Friday, March 03, 2006

Bush's fault again

Over at Instapundit I found a rather long quote from Jim Geraghty:

Welcome to Post-Tipping Point politics. There is no upside to doing the right thing – which is to emphasize, as one blogger put it, that there is a difference between Dubai and Damascus. There is tremendous political upside to doing the wrong thing, boldly declaring, “I don’t care what the Muslim world thinks, I’m not allowing any Arab country running ports here in America! I don’t care how much President Bush claims these guys are our allies, I don’t trust them, and I’m not going to hand them the keys to the vital entries to our country!”

And more and more, I think Glenn Reynolds had it right; the entire Tipping Point phenomenon can be summed up as action and reaction. The Bush Administration’s reaction to the cartoon riots was comparably milquetoast. The violence and threats committed over the cartoons shocked, frightened and really, really angered Americans. They want somebody to smack the Muslim world back onto its heels and set them straight: “It doesn’t matter how offensive a cartoon is, you’re not allowed to riot, burn down embassies and kill people over it.”


Considering the fact that not even a conservative paper like the Indianapolis Star here in the Midwest would so much as print the cartoons I am not so sure I agree with this sentiment. I do think people are sick of hearing about the Middle East and Muslims and riots and all the rest but I don't really think the American people expected the President of the United States to get out there and start lecturing a mob. Not when we have 130,000 men and women in uniform in Iraq.

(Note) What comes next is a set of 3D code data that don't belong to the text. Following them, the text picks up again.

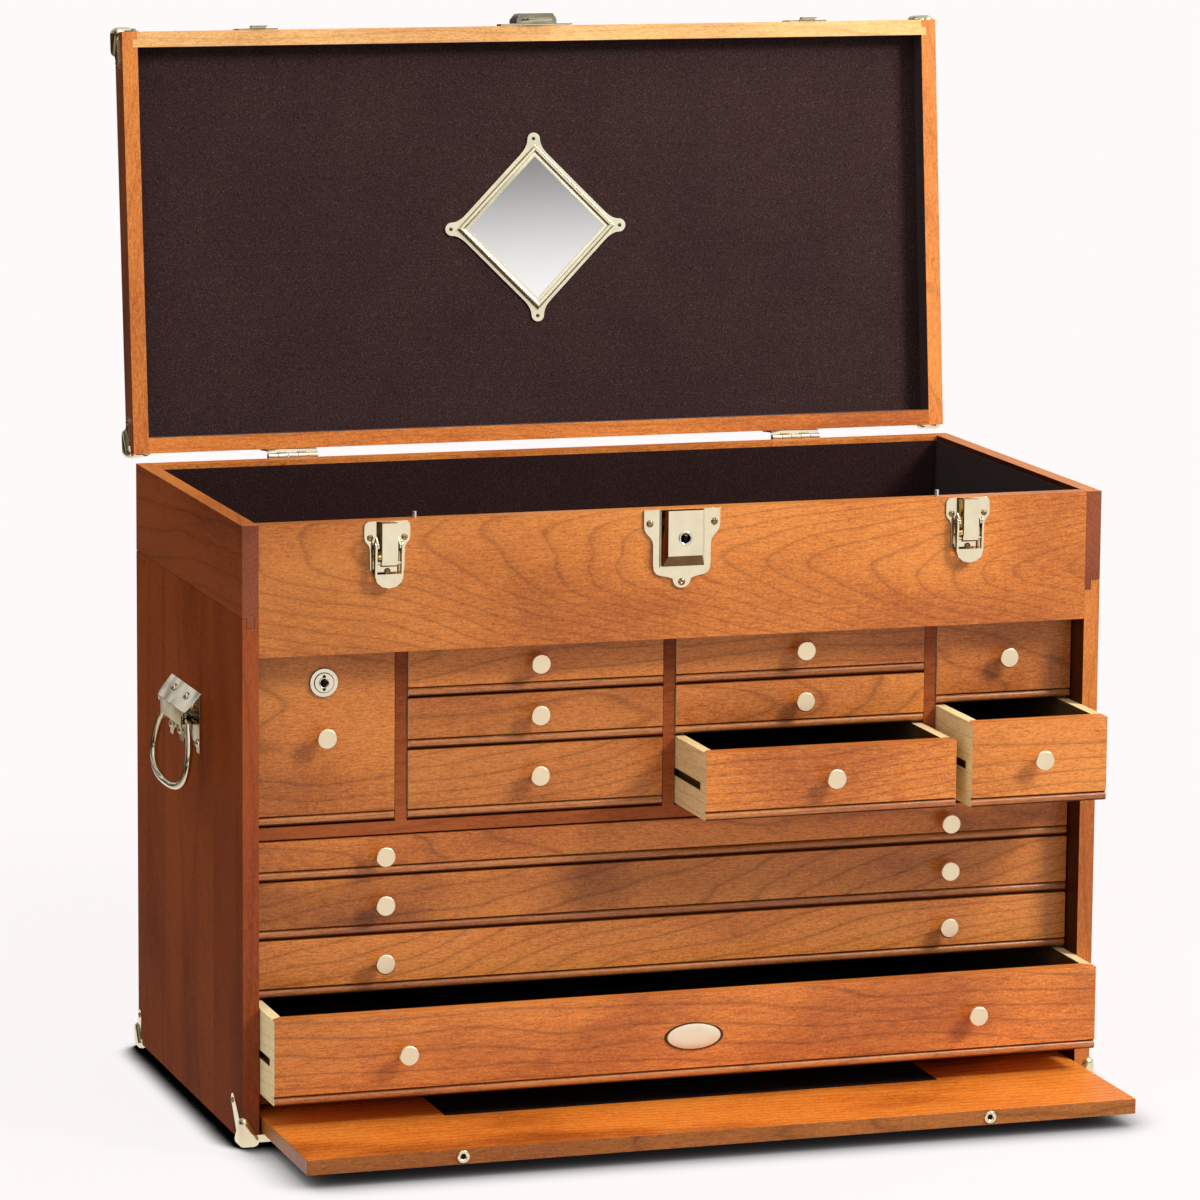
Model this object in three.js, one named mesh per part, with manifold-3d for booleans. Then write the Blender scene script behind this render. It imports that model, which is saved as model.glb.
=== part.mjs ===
// A carpenter's tool chest in cherry: a lined till under a hinged lid, thirteen drawers on
// wooden runners, and a front panel that is stored in a slot under the drawers.
// Millimetres. X runs to the right along the front, +Y to the back, +Z up. The origin is
// the centre of the footprint, on the surface that the corner guards stand on.

import * as THREE from 'three';
import { mergeVertices } from 'three/addons/utils/BufferGeometryUtils.js';
import Module from 'manifold-3d';

const wasm = await Module();
wasm.setup();

// Case boards
const caseWidth = 700;
const caseDepth = 340;
const caseHeight = 479;
const boardThickness = 12.7;
const frontBoardHeight = 102;
const seamHeight = 408;
const seamWidth = 0.9;
const seamDepth = 0.6;
const jointWidth = 0.5;
const jointDepth = 0.4;
const jointDrop = 7.5;
const leftTongueShares = [0.26, 0.76];
const rightTongueShares = [0.6, 1];
const footHeight = 4;

// Shelves, dividers and the slot of the front panel
const bottomBoardThickness = 6.35;
const bottomBoardInset = 0.6;
const slotHeight = 16.5;
const slotRailDepth = 9.5;
const lowerShelfThickness = 12.7;
const middleShelfThickness = 9.6;
const wideBayHeight = 194.7;
const dividerThickness = 9.5;
const endColumnWidth = 115.05;
const frameSetback = 25.6;
const tillFloorThickness = 6.35;
const tillFloorRise = 0.5;

// Drawers and their runners
const drawerSetback = 24.2;
const drawerLength = 297;
const drawerSideGap = 0.8;
const drawerFrontGap = 1.6;
const drawerFootGap = 2.2;
const frontThickness = 14;
const sideThickness = 8.5;
const drawerBackThickness = 8.5;
const drawerFloorThickness = 5;
const beadHeight = 6.4;
const beadDepth = 2.4;
const quirkWidth = 1.2;
const quirkDepth = 2;
const grooveHeight = 6.1;
const grooveDepth = 4;
const grooveHeightShare = 0.47;
const runnerPlay = 0.4;
const runnerSideGap = 0.8;
const pulledCentre = 73.3;
const pulledEnd = 78.6;
const pulledDeep = 66.5;
const wideKnobInset = 103.5;
const wideKnobShare = 0.53;

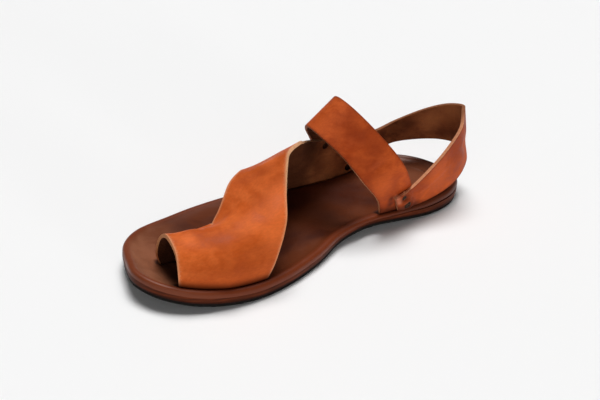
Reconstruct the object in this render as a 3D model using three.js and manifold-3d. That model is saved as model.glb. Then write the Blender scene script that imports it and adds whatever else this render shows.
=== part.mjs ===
// A right leather sandal: toe loop, diagonal vamp, instep strap and heel strap on a layered sole.
// x runs to the outer side of the foot, y to the toe and z up, in millimetres.
// The origin is on the floor, under the middle of the heel.
import * as THREE from 'three';
import { mergeVertices } from 'three/addons/utils/BufferGeometryUtils.js';
import Module from 'manifold-3d';

const wasm = await Module();
wasm.setup();

// Length and widths of the sole
const soleLength = 264;
const ballWidth = 98;
const waistWidth = 68;
const heelWidth = 70;

// Thicknesses of the layers, at the forefoot
const outsoleThickness = 2.0;
const midsoleThickness = 3.6;
const insoleThickness = 4.0;
const layerGap = 0.3;

// How the sole departs from a flat slab
const toeSpring = 8;
const innerArchLift = 4.2;
const outerArchLift = 2.0;
const midsoleWaistThinning = 1.6;
const insoleWaistThinning = 1.2;
const heelWedge = 1.6;
const heelCupRise = 1.5;
const outsoleSetback = 0.5;
const footbedShare = 0.46;
const midsoleSpreadShare = 0.4;

// Leather straps, measured over the middle of their wall
const strapWall = 2.2;
const strapInset = 4.6;
const toeStrapInset = 6.0;
const slotClearance = 0.3;
const toeLoopHeight = 38.5;
const toeLoopSaddle = 1.5;
const vampHeight = 63;
const vampSaddle = 1.2;
const instepHeight = 82;
const heelStrapHeight = 63;
const heelStrapBelly = 0.5;
const strapBite = 0.5;
const footTrim = 0.8;

// Rivets
const rivetHeadRadius = 2.7;
const rivetHeadHeight = 1.1;
const rivetShankRadius = 1.2;
const rivetSink = 0.4;
const rivetClearance = 0.3;
const rivetCrownShare = 0.6;
const rivetRimShare = 0.55;

// Places along the sole, as shares of its length from the back of the heel
const heelRestAlong = 0.10;
const toeBreakAlong = 0.74;
const archCentre = 0.37;
const archReach = 0.24;
const wedgeEnd = 0.32;
const cupEnd = 0.3;

// Outline of the sole from the back of the heel, up the inner side and back down the outer side
const outlineRows = [
  { along: 0.004, side: 0.021, width: heelWidth },
  { along: 0.022, side: -0.243, width: heelWidth },
  { along: 0.080, side: -0.407, width: heelWidth },
  { along: 0.165, side: -0.457, width: heelWidth },
  { along: 0.279, side: -0.424, width: heelWidth },
  { along: 0.379, side: -0.397, width: waistWidth },
  { along: 0.468, side: -0.434, width: waistWidth },
  { along: 0.568, side: -0.398, width: ballWidth },
  { along: 0.679, side: -0.472, width: ballWidth },
  { along: 0.769, side: -0.488, width: ballWidth },
  { along: 0.859, side: -0.444, width: ballWidth },
  { along: 0.930, side: -0.357, width: ballWidth },
  { along: 0.980, side: -0.216, width: ballWidth },
  { along: 0.996, side: -0.052, width: ballWidth },
  { along: 0.982, side: 0.112, width: ballWidth },
  { along: 0.948, side: 0.284, width: ballWidth },
  { along: 0.874, side: 0.413, width: ballWidth },
  { along: 0.761, side: 0.488, width: ballWidth },
  { along: 0.650, side: 0.503, width: ballWidth },
  { along: 0.540, side: 0.483, width: ballWidth },
  { along: 0.420, side: 0.607, width: waistWidth },
  { along: 0.300, side: 0.559, width: waistWidth },
  { along: 0.179, side: 0.529, width: heelWidth },
  { along: 0.083, side: 0.471, width: heelWidth },
  { along: 0.024, side: 0.271, width: heelWidth },
];

// Section of the insole's rim: distance in from the edge, and height as a share of its thickness
const rimRows = [
  { inset: 0.4, share: 0 },
  { inset: 0.0, share: 0.35 },
  { inset: 0.5, share: 0.74 },
  { inset: 1.8, share: 0.96 },
  { inset: 3.4, share: 1.0 },
  { inset: 6.0, share: 0.86 },
  { inset: 9.5, share: 0.66 },
  { inset: 13.0, share: 0.55 },
];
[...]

I was disgusted the barbaric reaction to the cartoons, most westerners were I think, but these constant references to tipping points remind me of the constant references to civil war in Iraq. They never really seem to come to fruition. The sentiment here seems to be that if Bush had somehow been sterner with the Arab world and threatened them or lectured them or done a better job of laying down the law...then the American public would have felt more comfortable when the media started scaremongering the issue of the Dubai deal. I doubt that, in fact it might have made it worse. In truth I think most Americans wish the cartoons had never been published at all.

I learned something long ago, it is a waste of time to argue with crazy people and a mob is not rational. Besides, Bush made it plain that the US stood with Denmark as we should. Was there ever any doubt about that? It seems Bush is either accused of declaring war on Islam or catering to it, whichever works for whatever critic.

Geraghty also feels the ports deal is doomed because public sentiment as reflected in polls is running high against it, while at the same time it seems to me the issue is fading from the scene somewhat.

I do not know if the port deal is dead or not, or if the poll numbers reflect what people will feel once they learn more. But I do think it would be wrong to kill the deal just because the UAE is an Arab state. The truth is we need all the friends we can get, even if we do not always approve of them.

1 comment:

MeaninglessHotAir said...

jb,

I agree. I've quit reading Instapundit for the most part. His feedback loop isn't functioning properly and when some of his ideas are bogus, he never seems to hear about it.